Roxane Debuisson Collection

Photo Credit: Gazette Drouot

Roxane Debuisson Collection on Paris History

The Roxane Debuisson Collection on Paris History is the life’s work of a singular collector, Mme Roxane Debuisson (1927-2018). Madame Debuisson was born in Paris. Over the course of over 60 years, she built one of the great private collections on the history of Paris, focusing on the period from the mid-18th century through the Belle Epoque. Starting in the 1950s, Debuisson began to enroll in walking tours and courses on the history of Paris. This was during the time known as the Trente glorieuses, the postwar era of rapid urban, social, and cultural change in France, and a moment when Paris was transformed through rebuilding and modernizing. The aesthetics of the city were in flux, as buildings, façades, and institutions were being destroyed or reshaped and new means of transportation and commercial practices were transforming the landscape of the streets. To expand her knowledge of the city, Debuisson began to assemble her collection to include books, individual prints, illustrated works and periodicals, photographic materials, maps, and engraved billheads and other commercial ephemera.
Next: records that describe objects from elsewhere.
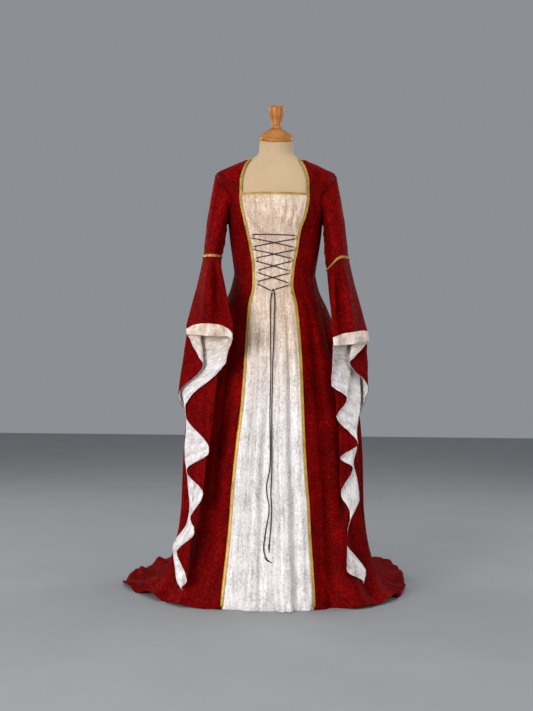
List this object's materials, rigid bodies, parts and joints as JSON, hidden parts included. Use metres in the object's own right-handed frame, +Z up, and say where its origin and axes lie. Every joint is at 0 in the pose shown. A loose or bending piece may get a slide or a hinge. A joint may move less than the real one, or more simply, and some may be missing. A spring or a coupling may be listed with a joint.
{
  "type": "renaissance dress on a dress form",
  "caption": "Full-length renaissance gown with bell sleeves, laced ivory front panel and train, on a limbless dress form.",
  "frame": {"origin": "on the floor, at the middle of the round base's underside, below the pole", "axes": "+Z up; the dress faces -Y; +X is the wearer's left"},
  "size_m": [0.9576, 1.0719, 1.5806],
  "materials": {
    "red_velvet": "crushed velvet",
    "ivory_velvet": "crushed velvet",
    "gold_braid": "metallic woven braid",
    "plum_lace": "smooth cord",
    "linen_cover": "plain woven cover",
    "turned_wood": "satin varnish",
    "painted_steel": "satin black"
  },
  "bodies": {
    "root": {"back_left": "red_velvet", "back_right": "red_velvet", "bell_left": "red_velvet", "bell_lining_left": "ivory_velvet", "bell_lining_right": "ivory_velvet", "bell_right": "red_velvet", "braid_elbow_left": "gold_braid", "braid_elbow_right": "gold_braid", "braid_front_left": "gold_braid", "braid_front_right": "gold_braid", "braid_neck_back": "gold_braid", "braid_panel_top": "gold_braid", "centre_panel": "ivory_velvet", "cuff_left": "ivory_velvet", "cuff_right": "ivory_velvet", "form_base": "painted_steel", "form_knob": "turned_wood", "form_neck_cap": "turned_wood", "form_pole": "painted_steel", "form_torso": "linen_cover", "front_left": "red_velvet", "front_right": "red_velvet", "lace_crossed": "plum_lace", "lace_end_left": "plum_lace", "lace_end_right": "plum_lace", "lace_knot_left": "plum_lace", "lace_knot_right": "plum_lace", "lace_loop_left_1": "ivory_velvet", "lace_loop_left_2": "ivory_velvet", "lace_loop_left_3": "ivory_velvet", "lace_loop_left_4": "ivory_velvet", "lace_loop_left_5": "ivory_velvet", "lace_loop_right_1": "ivory_velvet", "lace_loop_right_2": "ivory_velvet", "lace_loop_right_3": "ivory_velvet", "lace_loop_right_4": "ivory_velvet", "lace_loop_right_5": "ivory_velvet", "lace_tie": "plum_lace", "sleeve_upper_left": "red_velvet", "sleeve_upper_right": "red_velvet"}
  },
  "joints": []
}
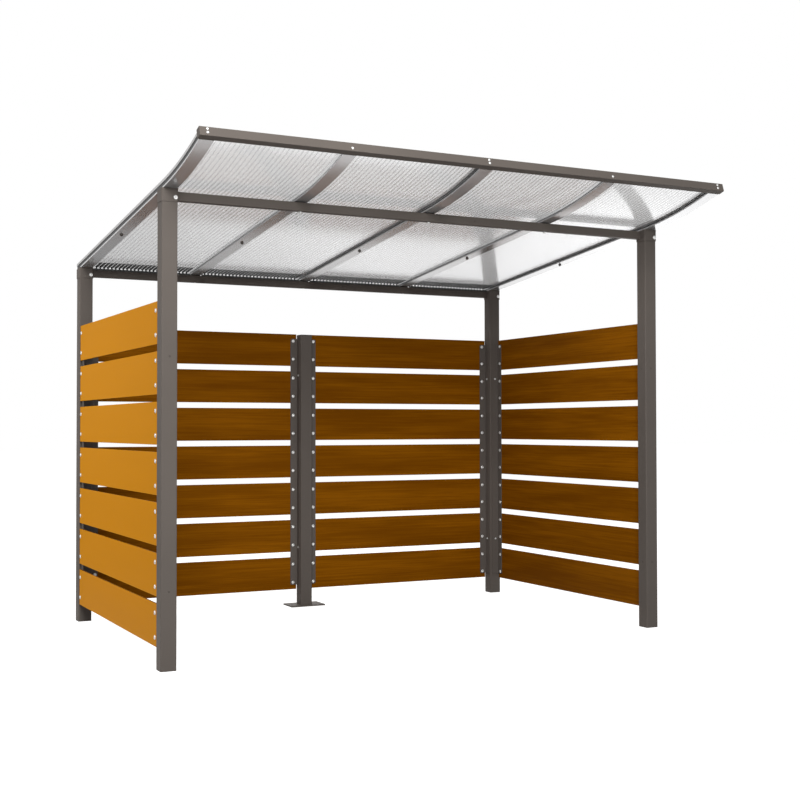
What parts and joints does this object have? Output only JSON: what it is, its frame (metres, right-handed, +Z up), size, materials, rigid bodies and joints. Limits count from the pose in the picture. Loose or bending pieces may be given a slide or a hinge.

She sought out materials that documented the city’s long history, adventuring into the local bookshops and the ephemera markets. She amassed a major collection worthy of a specialized library or museum: over 3000 books, over 40,000 postcards, over 3800 individual prints, significant photographic and image holdings, maps and other cartographic materials, and guidebooks, and over 60,000 billheads and other commercial ephemera. She focused on documenting through abundance, realizing that a deep and diverse collection would provide the most nuanced view of such a complex city as Paris. Debuisson organized the materials not only by format, but also by subject and by geographic location. She created links between the materials in ways that demonstrated how the city evolved. One finds her handwritten notes and references slipped in throughout the materials. Her indexes and special subject files citing sources and documenting her research on specific topics are now part of the collection. Because they combine geographical information with social and cultural details, the collection’s large number of reference works about Paris serve as additional keys to discovery and research. The collection will retain the original order and arrangement of the materials.